Virus spreads like wildfire
2005-05-04 14:55
Johannesburg - A new computer virus which has infected scores of computers worldwide has been detected, the NOD 32 company said on Wednesday.
Chief Executive Officer Justin Stanford said the virus, Sober.O worm, was first detected on Tuesday and has been spreading rapidly via-email.
According to Stanford the virus was detected through Eset NOD32's Virus-Radar at www.virusradar.com.
"Over 100 000 infected samples have been collected in the last 24 hours, marking this as the worst virus onslaught of the year, said Stanford.
"Sober.O uses its own SMTP engine to spread through e-mail and create outgoing messages from a spoofed sender's address that may use the words 'admin', 'info', 'postmaster', and 'web master", he added.
He said subject lines for these infected e-mails included a password, registration confirmation, blocked email, and mailing error.
Climbing the virus charts
The virus had rapidly risen to the number two spot in the top five, and continues to climb, he said.
Stanford said when the e-mail attachment in the infected message was opened, Sober.O collected e-mail addresses from local files and then used the addresses to send itself out to other computers.
"It will also attempt to delete many files on the system.
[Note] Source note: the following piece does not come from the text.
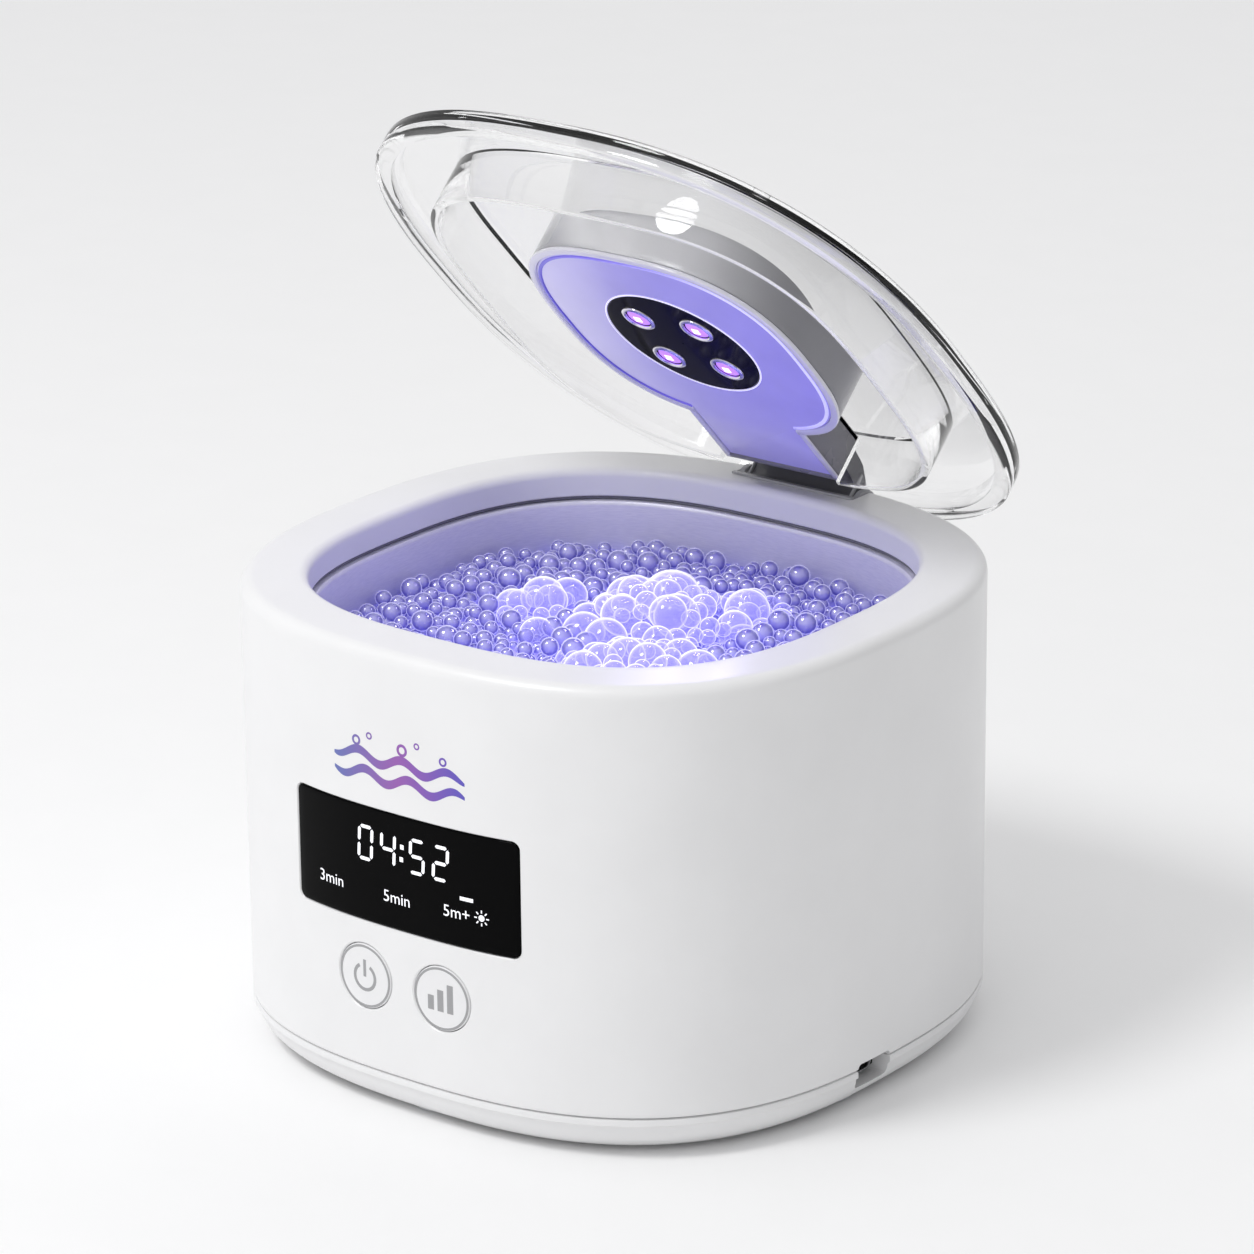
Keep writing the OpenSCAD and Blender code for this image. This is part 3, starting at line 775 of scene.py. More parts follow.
# Large bubbles on the heaps: x, y, height over the liquid and radius, in millimetres.
LARGE_BUBBLES = [(4, 12, 6.0, 5.8), (9, 7, 5.2, 4.4), (-4, 9, 5.6, 4.2), (0, 2, 5.0, 4.0), (-21, 5, 3.2, 4.3),
                 (-25, 1, 2.2, 3.4), (-19, 10, 2.6, 3.8), (14, 22, 3.0, 4.4), (17, 14, 2.4, 3.6),
                 (-12, -8, 1.8, 3.4)]
# Foam heaps: middle in x and y, radius and height.
MOUNDS = [(4 * MM, 9 * MM, 17 * MM, 9.5 * MM), (-21 * MM, 4 * MM, 9 * MM, 4.5 * MM),
          (12 * MM, 24 * MM, 9 * MM, 4.5 * MM), (14 * MM, -12 * MM, 16 * MM, 5 * MM)]


def mound_height(x, y):
    """Height of the foam heaps over the liquid."""
    return max(high * max(0.0, 1 - ((x - cx) ** 2 + (y - cy) ** 2) / reach ** 2)
               for cx, cy, reach, high in MOUNDS)


def build_bath():
    """Tank, gasket, liquid, the carpet of small bubbles and the foam heaps."""
    build_tank()
    build_gasket()
    gap = 0.2 * MM
    top = [(s, LIQUID_Z) for s in np.linspace(0.03, 0.97, 16)] + [(1.0, LIQUID_Z - 0.15 * MM)]
    rings = [ring((TANK_A - gap) * s, (TANK_B - gap) * s, TANK_N, z) for s, z in top]
    for inset, z in ((0, TANK_FLOOR + TANK_ROUND), (TANK_ROUND, TANK_FLOOR + gap)):
        rings.append(ring(TANK_A - gap - inset, TANK_B - gap - inset, TANK_N, z))
    liquid = skin("liquid", rings, liquid_material(), 40, closed=False)
    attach(liquid, "base")
    dice = np.random.default_rng(11)
    low_layer = packed_bubbles(*LOW_BEADS, dice)
    balls = [(x, y, LIQUID_Z - 0.1 * r, r) for x, y, r in low_layer]
    high_layer = packed_bubbles(*HIGH_BEADS, dice)
    balls += [(x, y, LIQUID_Z + (0.6 + 0.7 * dice.random()) * r, r) for x, y, r in high_layer
              if mound_height(x, y) < 1.5 * MM]
    scatter_balls("carpet_bubbles", balls, bead_material(), 12, 7, 165)
    foam = []
    for x, y, r in packed_bubbles(*FOAM, dice):
        height = mound_height(x, y)
        if height > 0.6 * MM:
            foam.append((x, y, LIQUID_Z + height - 0.35 * r, r))
    foam += [(x * MM, y * MM, LIQUID_Z + z * MM, r * MM) for x, y, z, r in LARGE_BUBBLES]
    scatter_balls("foam_bubbles", foam, foam_material(), 30, 16, 150)


# ---------------------------------------------------------------- front panel

PRINT_PROUD = 0.02 * MM
# In millimetres: the sun sign with its rays, and the bubbles of the mark as (x, z, radius).
SUN_X, SUN_Z = 18.0, 43.7
RAY_NEAR, RAY_FAR, RAY_HALF = 0.95, 1.5, 0.12
MARK_BUBBLES = [(-9.5, 71.6, 1.0), (-6.4, 73.0, 0.7), (1.2, 71.9, 1.2), (4.6, 73.4, 0.65), (10.4, 71.7, 0.85)]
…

Once a computer is infected the virus locks the files in the system's memory so that they cannot be easily detected or removed by antivirus products," he said.
For this reason it was important to detect the virus in a proactive way even before a signature update had been created, he adds.
He said Sober.O also sought and destroyed files in the registry that could potentially disable many anti-virus files and firewall programs.
The company is providing a free cleaner for infected systems not protected by the NOD32 anti-virus software.
The cleaner can be downloaded at www.nod32.co.za.